_Source records_.
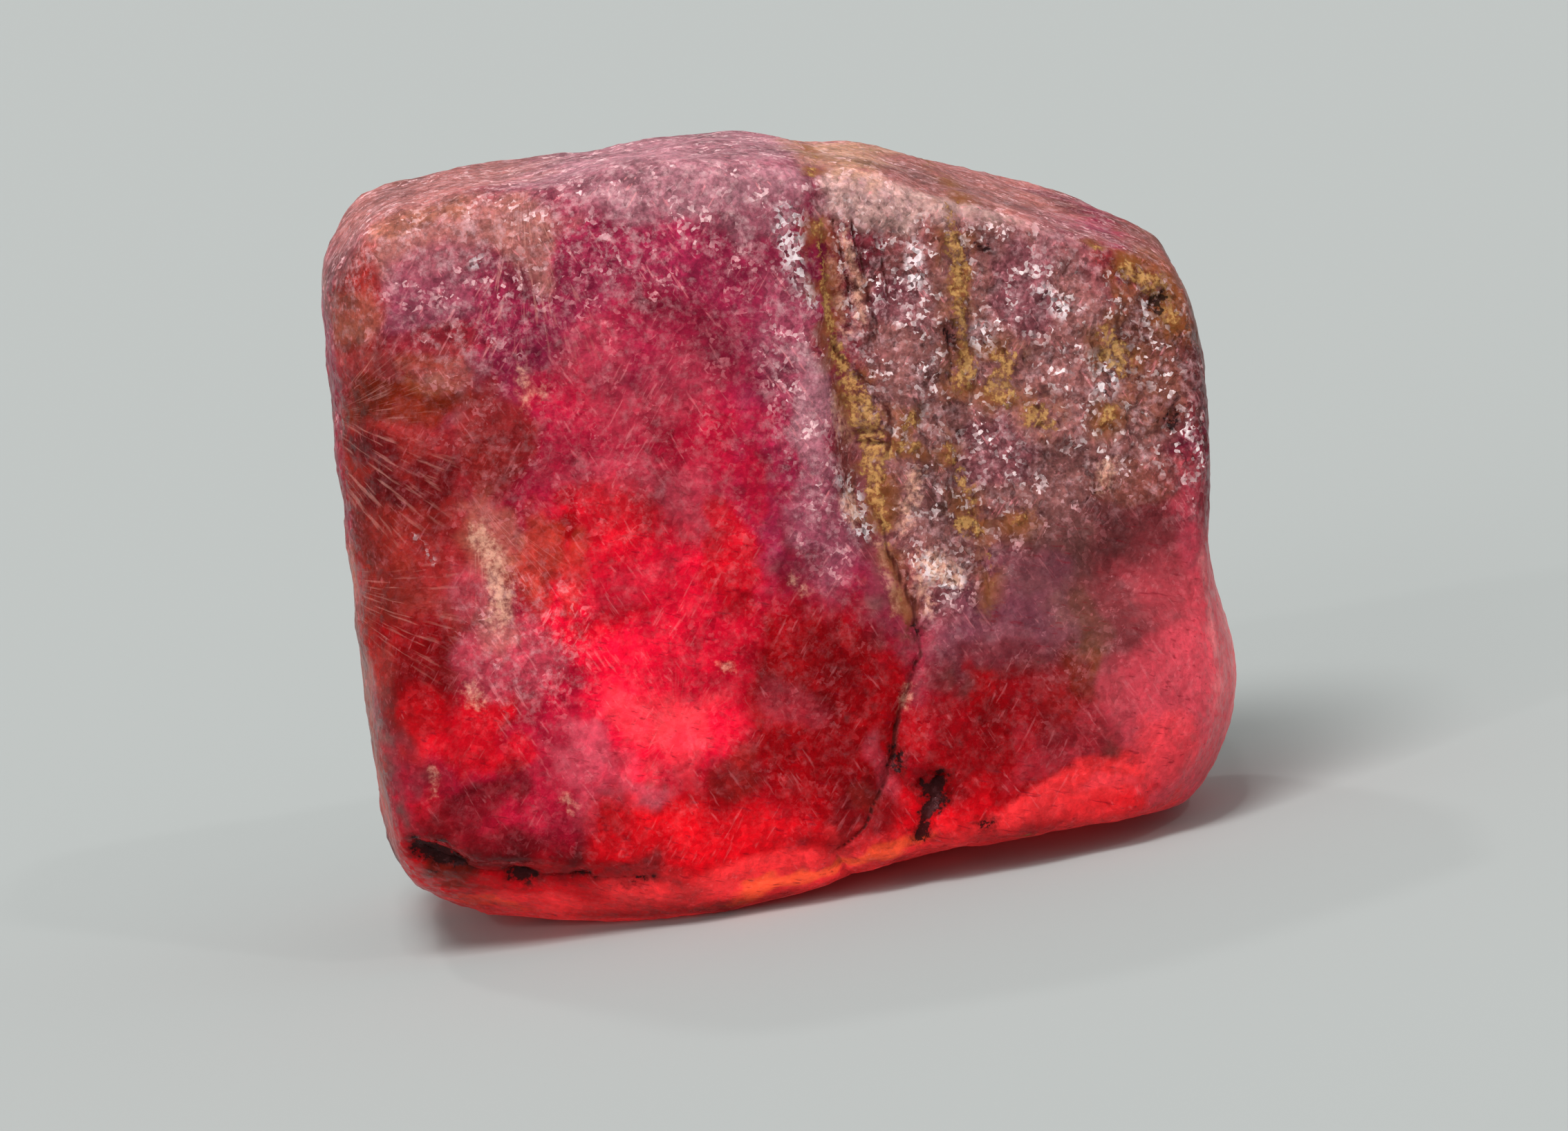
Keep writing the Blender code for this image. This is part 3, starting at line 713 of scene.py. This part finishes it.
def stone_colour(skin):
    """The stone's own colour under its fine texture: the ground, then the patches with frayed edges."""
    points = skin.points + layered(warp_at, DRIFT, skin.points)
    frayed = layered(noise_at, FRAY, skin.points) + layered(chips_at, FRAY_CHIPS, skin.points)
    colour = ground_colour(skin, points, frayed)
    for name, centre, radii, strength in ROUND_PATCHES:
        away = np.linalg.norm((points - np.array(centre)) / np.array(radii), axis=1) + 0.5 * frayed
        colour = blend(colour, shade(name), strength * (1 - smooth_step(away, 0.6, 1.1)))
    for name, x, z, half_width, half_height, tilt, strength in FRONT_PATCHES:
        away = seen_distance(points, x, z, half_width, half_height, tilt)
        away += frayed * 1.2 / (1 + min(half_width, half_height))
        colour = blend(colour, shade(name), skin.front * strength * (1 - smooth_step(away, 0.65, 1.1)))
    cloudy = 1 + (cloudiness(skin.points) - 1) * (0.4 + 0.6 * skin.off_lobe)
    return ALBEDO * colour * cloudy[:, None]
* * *
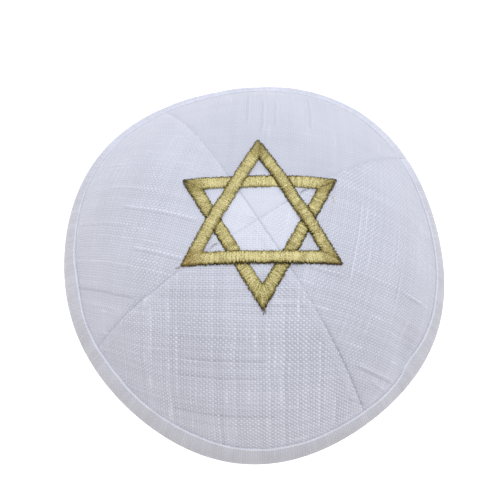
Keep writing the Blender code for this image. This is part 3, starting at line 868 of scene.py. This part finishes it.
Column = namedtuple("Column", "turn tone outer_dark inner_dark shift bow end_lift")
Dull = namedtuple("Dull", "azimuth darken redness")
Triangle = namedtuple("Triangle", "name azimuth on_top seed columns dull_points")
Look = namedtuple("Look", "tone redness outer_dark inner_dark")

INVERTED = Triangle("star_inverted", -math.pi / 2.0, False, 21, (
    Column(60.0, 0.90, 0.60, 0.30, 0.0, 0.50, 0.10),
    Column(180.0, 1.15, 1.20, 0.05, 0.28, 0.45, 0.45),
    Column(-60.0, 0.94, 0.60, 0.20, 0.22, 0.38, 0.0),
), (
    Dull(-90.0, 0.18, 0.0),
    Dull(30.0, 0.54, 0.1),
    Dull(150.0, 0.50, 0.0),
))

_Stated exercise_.
Give back, word for word, each line from the one containing "713 of scene.py. This part finishes it." down to the one containing "return ALBEDO * colour * cloudy[:, None]", including those two lines.

_Right answer_.
Keep writing the Blender code for this image. This is part 3, starting at line 713 of scene.py. This part finishes it.
def stone_colour(skin):
    """The stone's own colour under its fine texture: the ground, then the patches with frayed edges."""
    points = skin.points + layered(warp_at, DRIFT, skin.points)
    frayed = layered(noise_at, FRAY, skin.points) + layered(chips_at, FRAY_CHIPS, skin.points)
    colour = ground_colour(skin, points, frayed)
    for name, centre, radii, strength in ROUND_PATCHES:
        away = np.linalg.norm((points - np.array(centre)) / np.array(radii), axis=1) + 0.5 * frayed
        colour = blend(colour, shade(name), strength * (1 - smooth_step(away, 0.6, 1.1)))
    for name, x, z, half_width, half_height, tilt, strength in FRONT_PATCHES:
        away = seen_distance(points, x, z, half_width, half_height, tilt)
        away += frayed * 1.2 / (1 + min(half_width, half_height))
        colour = blend(colour, shade(name), skin.front * strength * (1 - smooth_step(away, 0.65, 1.1)))
    cloudy = 1 + (cloudiness(skin.points) - 1) * (0.4 + 0.6 * skin.off_lobe)
    return ALBEDO * colour * cloudy[:, None]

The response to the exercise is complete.